Perché il peculiare habitat geologico della Gravina di Matera soddisfa appieno le esigenze demiche, socio-economiche, religiose e strategiche delle popolazioni medievali lucane, ed in particolare la possibilità di dotarsi di case poco costose, garantita dalla facilità di scavo della Calcarenite di Gravina, dalla presenza di numerose cavità naturali e dalla vascolarizzazione sotterranea degli ambienti; il soddisfacimento del bisogno idrico assicurato dalla realizzazione di opere idrauliche, come cisterne o canali di raccolta, e dalla sostanziale poca permeabilità superficiale, per la presenza  di una crosta indurita,  della calcarenite.

Ma ci sono altre ragioni, come la non agevole individuabilità dei siti insediativi, al fine di sfuggire alle incalzanti e ricorrenti invasioni di goti, arabi, bizantini, longobardi, e altri, oppure, dalla temperie iconoclasta, favorita dall’andamento tortuoso e dai versanti aspri della Gravina.

L’uso di scavare la roccia per creare ripari, tombe, ambienti di culto ha sempre accompagnato la storia dell’uomo e il bisogno di spiritualità.

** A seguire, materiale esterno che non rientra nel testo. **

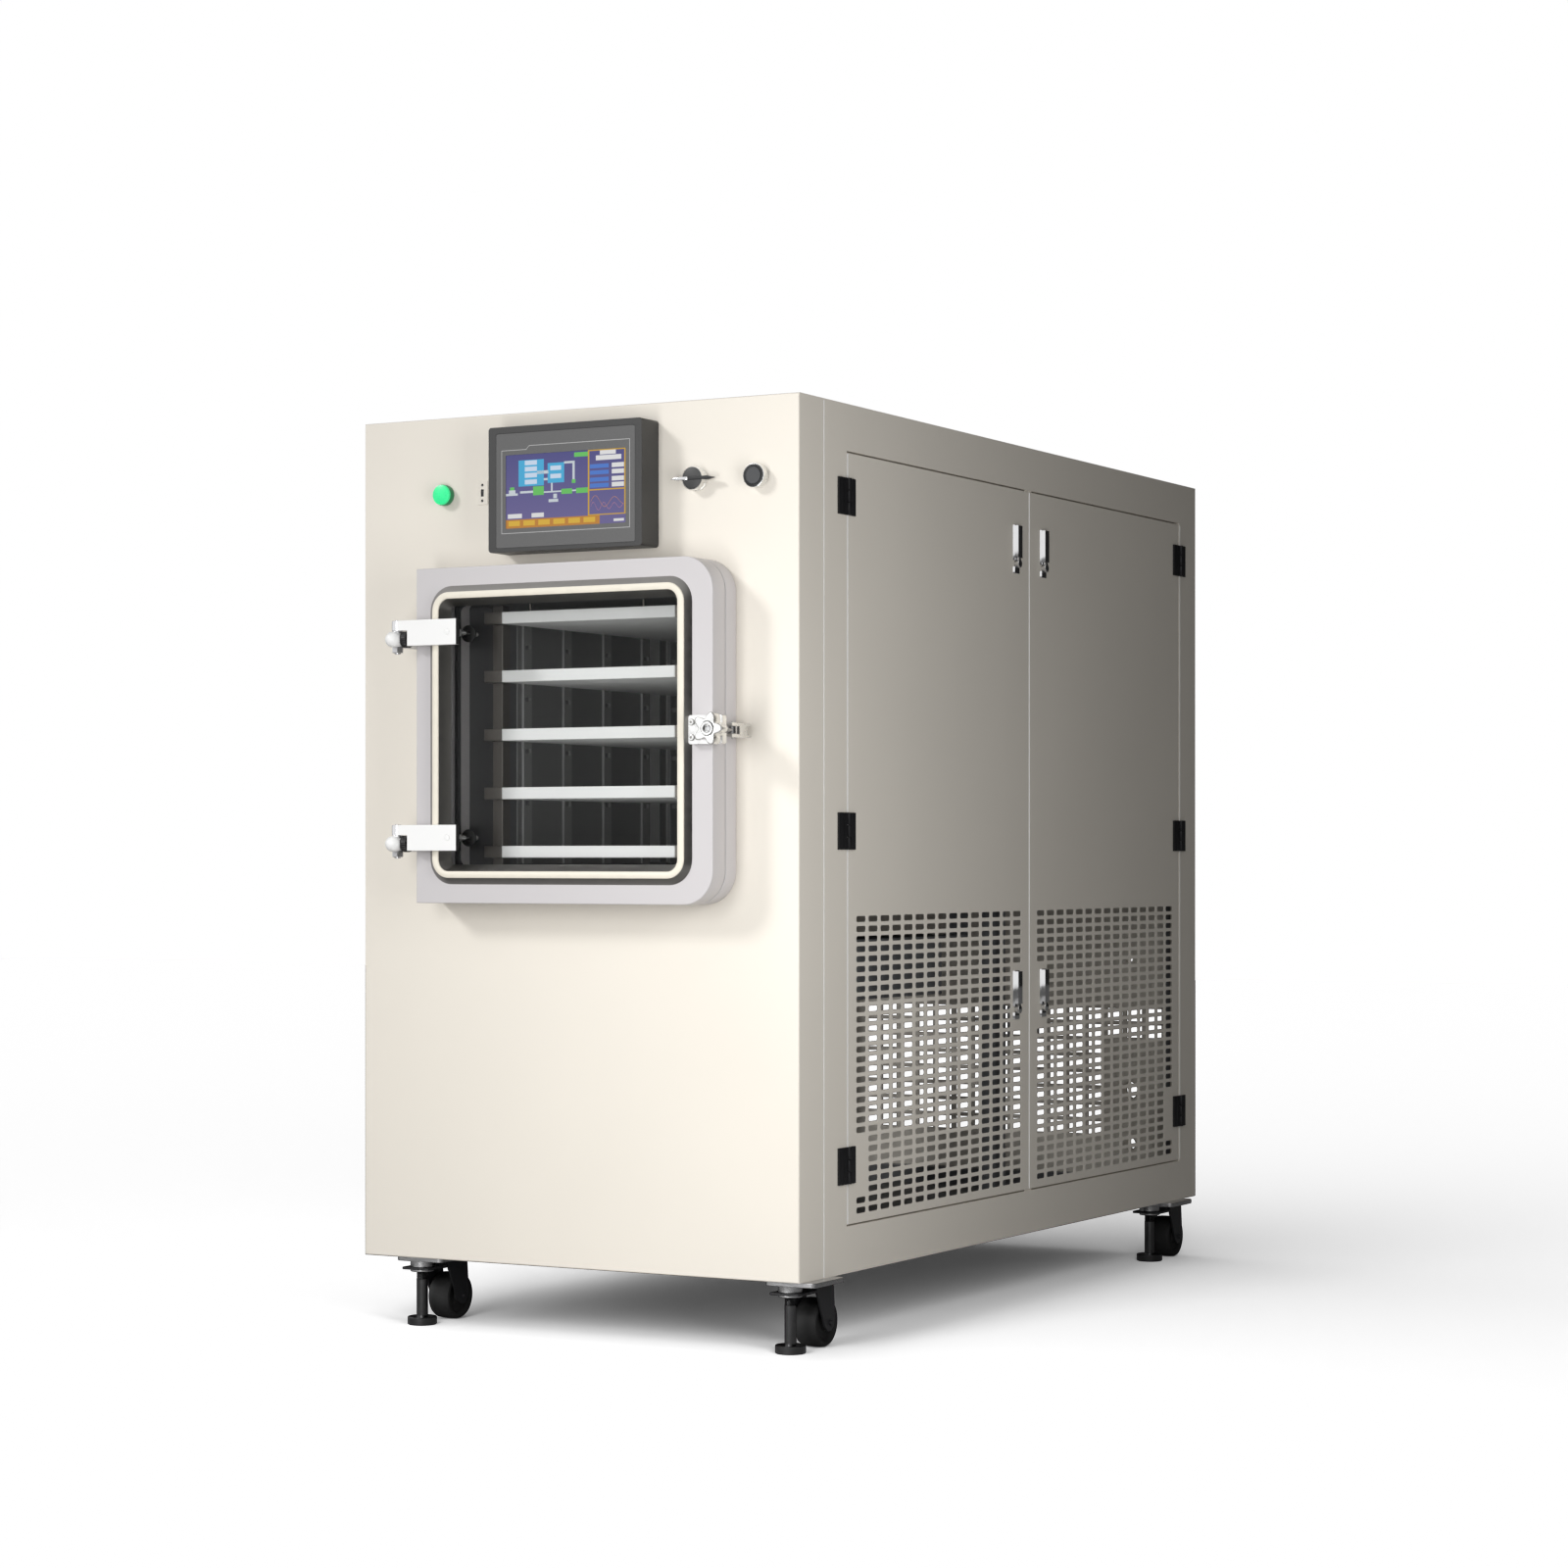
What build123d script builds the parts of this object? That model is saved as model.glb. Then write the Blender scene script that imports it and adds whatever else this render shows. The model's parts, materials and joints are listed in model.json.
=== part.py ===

In molte aree del bacino Mediterraneo, tale fenomeno è stato diffuso ed intenso. E’ il caso della Cappadocia, dell’Altopiano Magrebino, della Tunisia e, in particolare, di ampie aree della Puglia e del Materano.

 

In molte aree del bacino Mediterraneo, tale fenomeno è stato così diffuso ed intenso, tale da essere indicato con il nome di Paesaggio Rupestre, spesso sede di una vera e propria Civiltà Rupestre.

Lo scenario naturale del luogo ha potuto soddisfare la vocazione spirituale ed  eremitica, grazie  all’articolata geomorfologia della Gravina con i suoi versanti acclivi difficilmente accessibili, aspri anfratti e recessi modellati negli spalti calcarenitici e andamenti tortuosi del solco fluviale e con la diffusa edificazione, in particolare, fra l’VIII ed il XIII secolo d. C. di centri di culto a varia articolazione e complessità architettonica, come chiese rupestri, cenobi, cripte e asceteri: viva testimonianza di civiltà monastiche di rito greco-bizantino o benedettino.